→ Given problem:
Copy out all of the material exactly.

--- --- ---

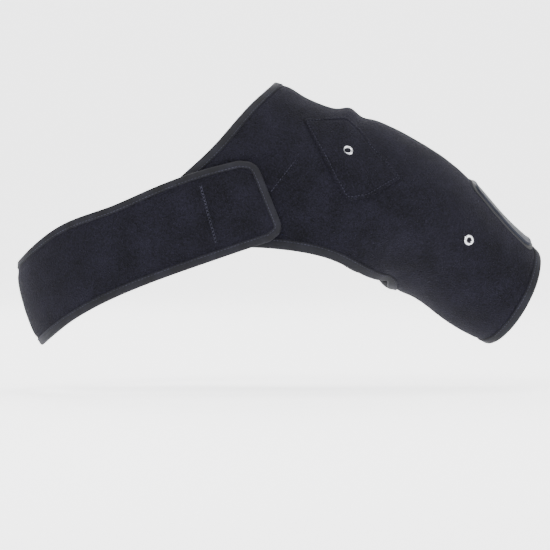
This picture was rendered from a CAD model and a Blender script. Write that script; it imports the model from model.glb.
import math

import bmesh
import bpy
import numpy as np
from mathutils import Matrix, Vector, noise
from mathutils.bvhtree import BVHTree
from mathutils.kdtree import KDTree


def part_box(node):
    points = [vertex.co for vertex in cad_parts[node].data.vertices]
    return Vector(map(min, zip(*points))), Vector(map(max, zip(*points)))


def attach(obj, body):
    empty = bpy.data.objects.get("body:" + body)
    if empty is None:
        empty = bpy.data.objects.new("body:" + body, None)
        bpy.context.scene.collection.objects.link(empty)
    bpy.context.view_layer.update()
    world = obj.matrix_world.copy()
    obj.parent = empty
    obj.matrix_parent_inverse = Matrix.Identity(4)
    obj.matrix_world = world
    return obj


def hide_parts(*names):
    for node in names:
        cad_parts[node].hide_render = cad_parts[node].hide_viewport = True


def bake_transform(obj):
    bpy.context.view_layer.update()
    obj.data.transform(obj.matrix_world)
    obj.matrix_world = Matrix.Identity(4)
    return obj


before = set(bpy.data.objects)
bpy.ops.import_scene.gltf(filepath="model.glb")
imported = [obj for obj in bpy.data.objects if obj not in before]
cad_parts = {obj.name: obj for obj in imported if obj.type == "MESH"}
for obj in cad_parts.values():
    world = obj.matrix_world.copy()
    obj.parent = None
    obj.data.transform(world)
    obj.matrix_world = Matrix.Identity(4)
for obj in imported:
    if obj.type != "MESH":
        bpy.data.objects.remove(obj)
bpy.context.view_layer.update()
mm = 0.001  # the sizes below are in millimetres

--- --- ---

→ Response:
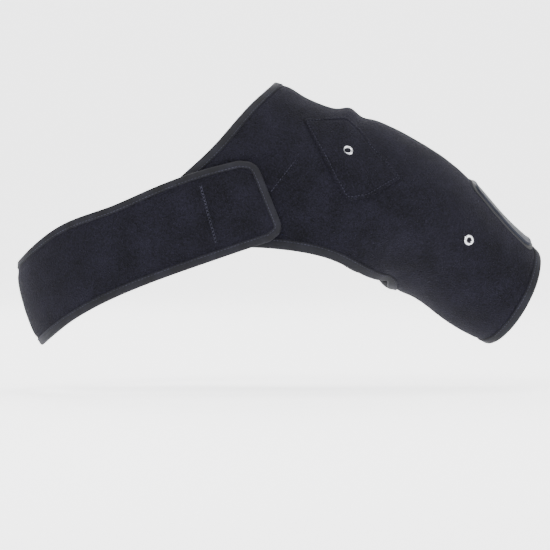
This picture was rendered from a CAD model and a Blender script. Write that script; it imports the model from model.glb.
import math

import bmesh
import bpy
import numpy as np
from mathutils import Matrix, Vector, noise
from mathutils.bvhtree import BVHTree
from mathutils.kdtree import KDTree


def part_box(node):
    points = [vertex.co for vertex in cad_parts[node].data.vertices]
    return Vector(map(min, zip(*points))), Vector(map(max, zip(*points)))


def attach(obj, body):
    empty = bpy.data.objects.get("body:" + body)
    if empty is None:
        empty = bpy.data.objects.new("body:" + body, None)
        bpy.context.scene.collection.objects.link(empty)
    bpy.context.view_layer.update()
    world = obj.matrix_world.copy()
    obj.parent = empty
    obj.matrix_parent_inverse = Matrix.Identity(4)
    obj.matrix_world = world
    return obj


def hide_parts(*names):
    for node in names:
        cad_parts[node].hide_render = cad_parts[node].hide_viewport = True


def bake_transform(obj):
    bpy.context.view_layer.update()
    obj.data.transform(obj.matrix_world)
    obj.matrix_world = Matrix.Identity(4)
    return obj


before = set(bpy.data.objects)
bpy.ops.import_scene.gltf(filepath="model.glb")
imported = [obj for obj in bpy.data.objects if obj not in before]
cad_parts = {obj.name: obj for obj in imported if obj.type == "MESH"}
for obj in cad_parts.values():
    world = obj.matrix_world.copy()
    obj.parent = None
    obj.data.transform(world)
    obj.matrix_world = Matrix.Identity(4)
for obj in imported:
    if obj.type != "MESH":
        bpy.data.objects.remove(obj)
bpy.context.view_layer.update()
mm = 0.001  # the sizes below are in millimetres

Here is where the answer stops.